╔══

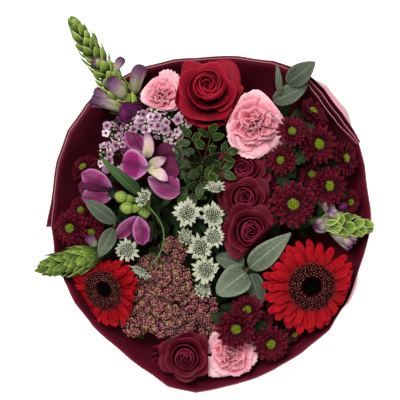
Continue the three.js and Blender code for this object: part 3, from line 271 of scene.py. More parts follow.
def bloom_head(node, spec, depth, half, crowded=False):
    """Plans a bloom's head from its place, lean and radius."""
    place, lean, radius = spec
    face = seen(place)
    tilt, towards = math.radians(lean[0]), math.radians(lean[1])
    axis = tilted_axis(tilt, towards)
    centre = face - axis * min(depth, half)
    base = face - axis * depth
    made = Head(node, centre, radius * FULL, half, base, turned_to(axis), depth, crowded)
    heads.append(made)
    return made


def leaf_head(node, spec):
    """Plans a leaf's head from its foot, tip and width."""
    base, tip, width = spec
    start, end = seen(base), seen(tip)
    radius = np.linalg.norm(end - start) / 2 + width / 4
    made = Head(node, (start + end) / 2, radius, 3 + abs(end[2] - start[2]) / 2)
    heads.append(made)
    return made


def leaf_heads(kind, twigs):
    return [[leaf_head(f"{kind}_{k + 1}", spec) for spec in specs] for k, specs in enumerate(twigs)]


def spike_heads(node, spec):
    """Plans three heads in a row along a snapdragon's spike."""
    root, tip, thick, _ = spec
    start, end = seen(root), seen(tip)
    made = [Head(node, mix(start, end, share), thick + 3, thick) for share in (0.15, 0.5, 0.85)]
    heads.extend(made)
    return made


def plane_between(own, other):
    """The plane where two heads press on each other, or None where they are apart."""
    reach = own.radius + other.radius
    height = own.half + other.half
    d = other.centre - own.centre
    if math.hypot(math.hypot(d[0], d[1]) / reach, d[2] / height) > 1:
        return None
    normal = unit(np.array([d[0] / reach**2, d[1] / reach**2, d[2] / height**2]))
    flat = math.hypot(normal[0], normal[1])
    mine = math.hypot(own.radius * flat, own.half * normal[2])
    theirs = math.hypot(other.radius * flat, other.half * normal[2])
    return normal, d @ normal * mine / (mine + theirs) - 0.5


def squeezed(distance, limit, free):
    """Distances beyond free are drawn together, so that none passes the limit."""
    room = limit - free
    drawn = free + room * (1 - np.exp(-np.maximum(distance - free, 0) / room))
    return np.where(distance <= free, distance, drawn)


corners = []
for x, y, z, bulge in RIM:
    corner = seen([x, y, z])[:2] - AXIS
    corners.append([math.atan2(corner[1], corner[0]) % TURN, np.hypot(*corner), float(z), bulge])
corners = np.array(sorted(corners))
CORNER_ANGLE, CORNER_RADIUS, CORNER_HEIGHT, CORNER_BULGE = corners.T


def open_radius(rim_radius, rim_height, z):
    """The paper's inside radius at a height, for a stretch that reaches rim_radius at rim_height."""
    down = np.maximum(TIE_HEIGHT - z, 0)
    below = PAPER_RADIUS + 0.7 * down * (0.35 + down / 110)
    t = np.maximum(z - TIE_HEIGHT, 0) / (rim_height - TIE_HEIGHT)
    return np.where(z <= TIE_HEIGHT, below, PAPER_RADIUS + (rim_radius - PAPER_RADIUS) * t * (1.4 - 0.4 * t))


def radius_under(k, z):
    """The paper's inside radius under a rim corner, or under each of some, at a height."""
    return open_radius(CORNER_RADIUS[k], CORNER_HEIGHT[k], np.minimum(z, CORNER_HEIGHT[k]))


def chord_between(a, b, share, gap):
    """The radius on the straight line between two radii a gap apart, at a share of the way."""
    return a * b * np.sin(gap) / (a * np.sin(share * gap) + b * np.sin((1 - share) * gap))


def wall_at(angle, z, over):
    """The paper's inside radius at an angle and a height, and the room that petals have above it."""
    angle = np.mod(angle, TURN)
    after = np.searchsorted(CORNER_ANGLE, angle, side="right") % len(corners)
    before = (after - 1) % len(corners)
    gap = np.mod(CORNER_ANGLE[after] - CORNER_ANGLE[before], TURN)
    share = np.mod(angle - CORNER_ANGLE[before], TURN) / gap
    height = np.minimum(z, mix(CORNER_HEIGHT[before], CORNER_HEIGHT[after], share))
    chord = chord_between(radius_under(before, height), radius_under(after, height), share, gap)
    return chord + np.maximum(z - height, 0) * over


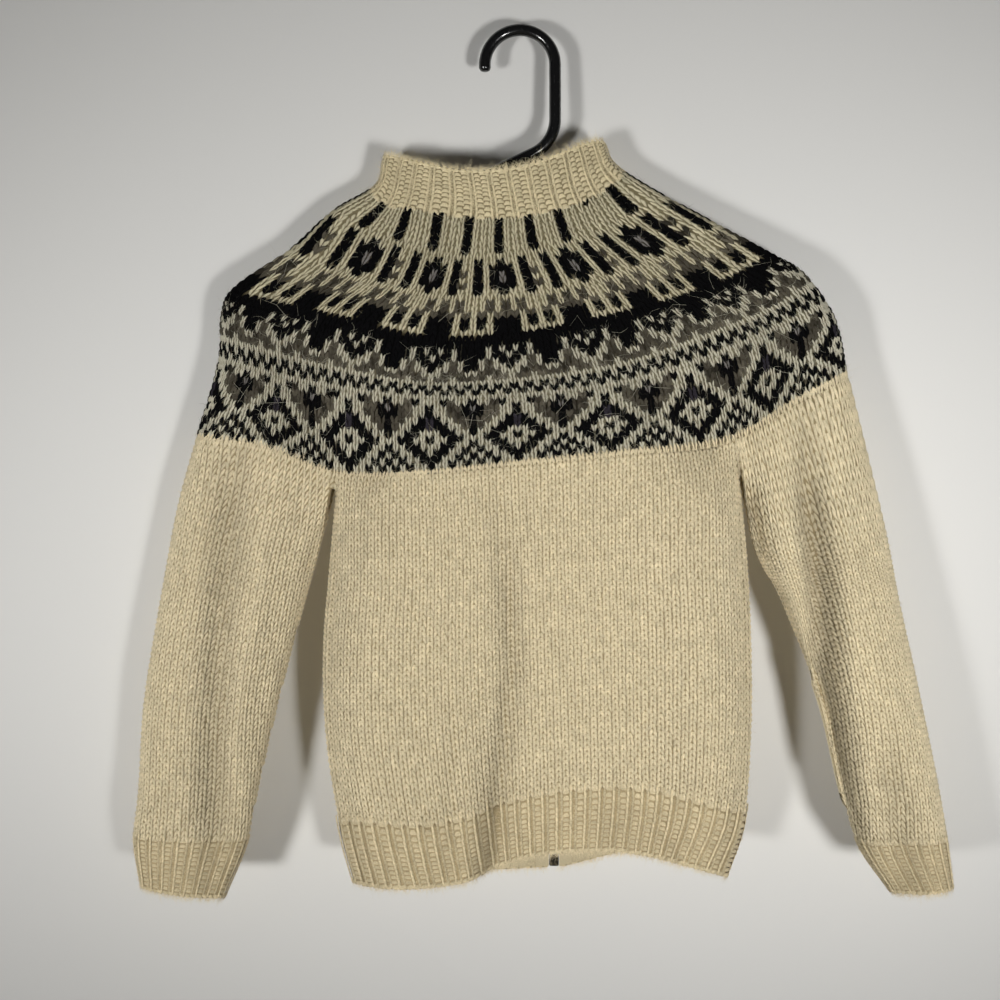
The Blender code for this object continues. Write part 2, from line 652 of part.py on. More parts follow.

╚══

*What is asked:* Return the whole listing exactly.

*Complete output:*
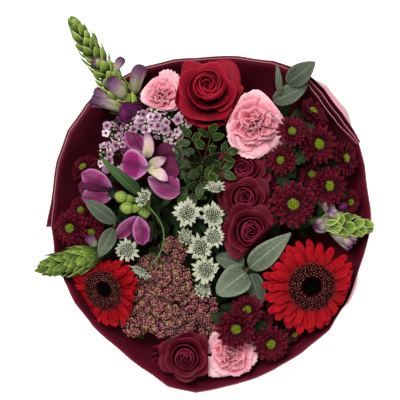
Continue the three.js and Blender code for this object: part 3, from line 271 of scene.py. More parts follow.
def bloom_head(node, spec, depth, half, crowded=False):
    """Plans a bloom's head from its place, lean and radius."""
    place, lean, radius = spec
    face = seen(place)
    tilt, towards = math.radians(lean[0]), math.radians(lean[1])
    axis = tilted_axis(tilt, towards)
    centre = face - axis * min(depth, half)
    base = face - axis * depth
    made = Head(node, centre, radius * FULL, half, base, turned_to(axis), depth, crowded)
    heads.append(made)
    return made


def leaf_head(node, spec):
    """Plans a leaf's head from its foot, tip and width."""
    base, tip, width = spec
    start, end = seen(base), seen(tip)
    radius = np.linalg.norm(end - start) / 2 + width / 4
    made = Head(node, (start + end) / 2, radius, 3 + abs(end[2] - start[2]) / 2)
    heads.append(made)
    return made


def leaf_heads(kind, twigs):
    return [[leaf_head(f"{kind}_{k + 1}", spec) for spec in specs] for k, specs in enumerate(twigs)]


def spike_heads(node, spec):
    """Plans three heads in a row along a snapdragon's spike."""
    root, tip, thick, _ = spec
    start, end = seen(root), seen(tip)
    made = [Head(node, mix(start, end, share), thick + 3, thick) for share in (0.15, 0.5, 0.85)]
    heads.extend(made)
    return made


def plane_between(own, other):
    """The plane where two heads press on each other, or None where they are apart."""
    reach = own.radius + other.radius
    height = own.half + other.half
    d = other.centre - own.centre
    if math.hypot(math.hypot(d[0], d[1]) / reach, d[2] / height) > 1:
        return None
    normal = unit(np.array([d[0] / reach**2, d[1] / reach**2, d[2] / height**2]))
    flat = math.hypot(normal[0], normal[1])
    mine = math.hypot(own.radius * flat, own.half * normal[2])
    theirs = math.hypot(other.radius * flat, other.half * normal[2])
    return normal, d @ normal * mine / (mine + theirs) - 0.5


def squeezed(distance, limit, free):
    """Distances beyond free are drawn together, so that none passes the limit."""
    room = limit - free
    drawn = free + room * (1 - np.exp(-np.maximum(distance - free, 0) / room))
    return np.where(distance <= free, distance, drawn)


corners = []
for x, y, z, bulge in RIM:
    corner = seen([x, y, z])[:2] - AXIS
    corners.append([math.atan2(corner[1], corner[0]) % TURN, np.hypot(*corner), float(z), bulge])
corners = np.array(sorted(corners))
CORNER_ANGLE, CORNER_RADIUS, CORNER_HEIGHT, CORNER_BULGE = corners.T


def open_radius(rim_radius, rim_height, z):
    """The paper's inside radius at a height, for a stretch that reaches rim_radius at rim_height."""
    down = np.maximum(TIE_HEIGHT - z, 0)
    below = PAPER_RADIUS + 0.7 * down * (0.35 + down / 110)
    t = np.maximum(z - TIE_HEIGHT, 0) / (rim_height - TIE_HEIGHT)
    return np.where(z <= TIE_HEIGHT, below, PAPER_RADIUS + (rim_radius - PAPER_RADIUS) * t * (1.4 - 0.4 * t))


def radius_under(k, z):
    """The paper's inside radius under a rim corner, or under each of some, at a height."""
    return open_radius(CORNER_RADIUS[k], CORNER_HEIGHT[k], np.minimum(z, CORNER_HEIGHT[k]))


def chord_between(a, b, share, gap):
    """The radius on the straight line between two radii a gap apart, at a share of the way."""
    return a * b * np.sin(gap) / (a * np.sin(share * gap) + b * np.sin((1 - share) * gap))


def wall_at(angle, z, over):
    """The paper's inside radius at an angle and a height, and the room that petals have above it."""
    angle = np.mod(angle, TURN)
    after = np.searchsorted(CORNER_ANGLE, angle, side="right") % len(corners)
    before = (after - 1) % len(corners)
    gap = np.mod(CORNER_ANGLE[after] - CORNER_ANGLE[before], TURN)
    share = np.mod(angle - CORNER_ANGLE[before], TURN) / gap
    height = np.minimum(z, mix(CORNER_HEIGHT[before], CORNER_HEIGHT[after], share))
    chord = chord_between(radius_under(before, height), radius_under(after, height), share, gap)
    return chord + np.maximum(z - height, 0) * over


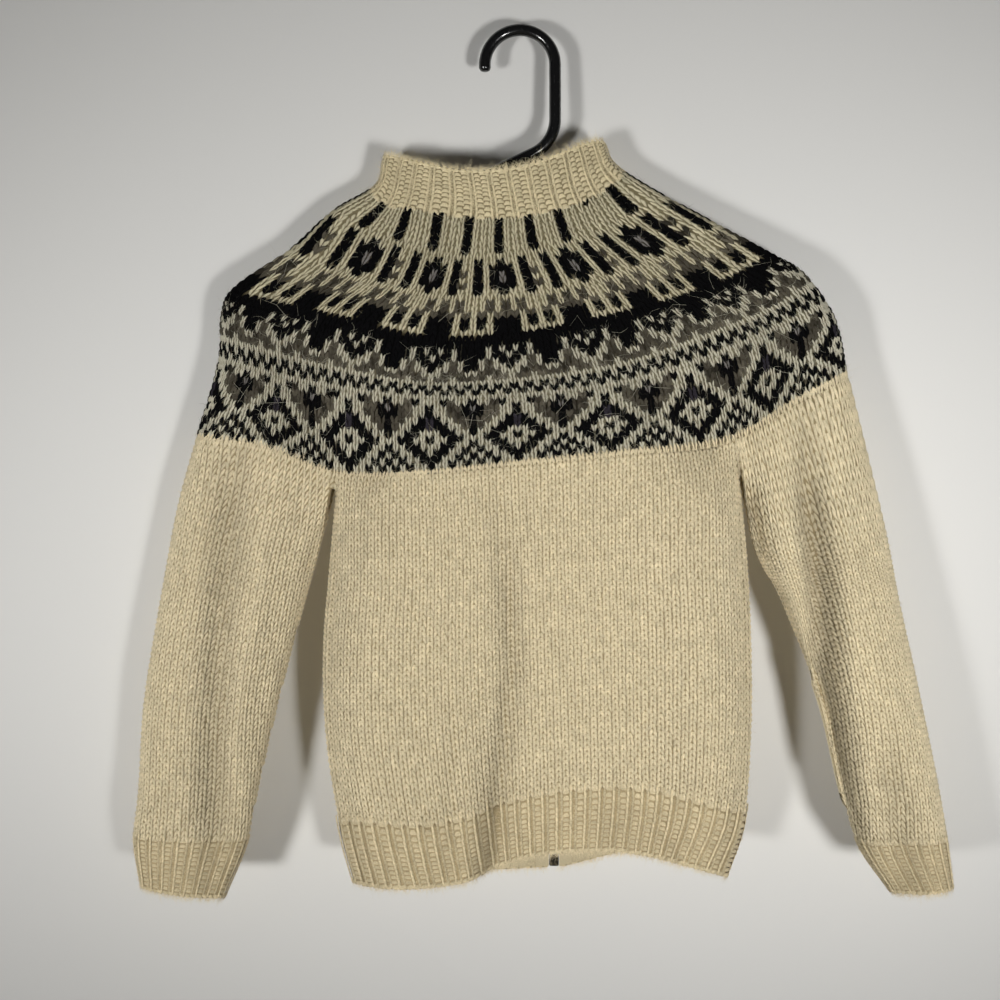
The Blender code for this object continues. Write part 2, from line 652 of part.py on. More parts follow.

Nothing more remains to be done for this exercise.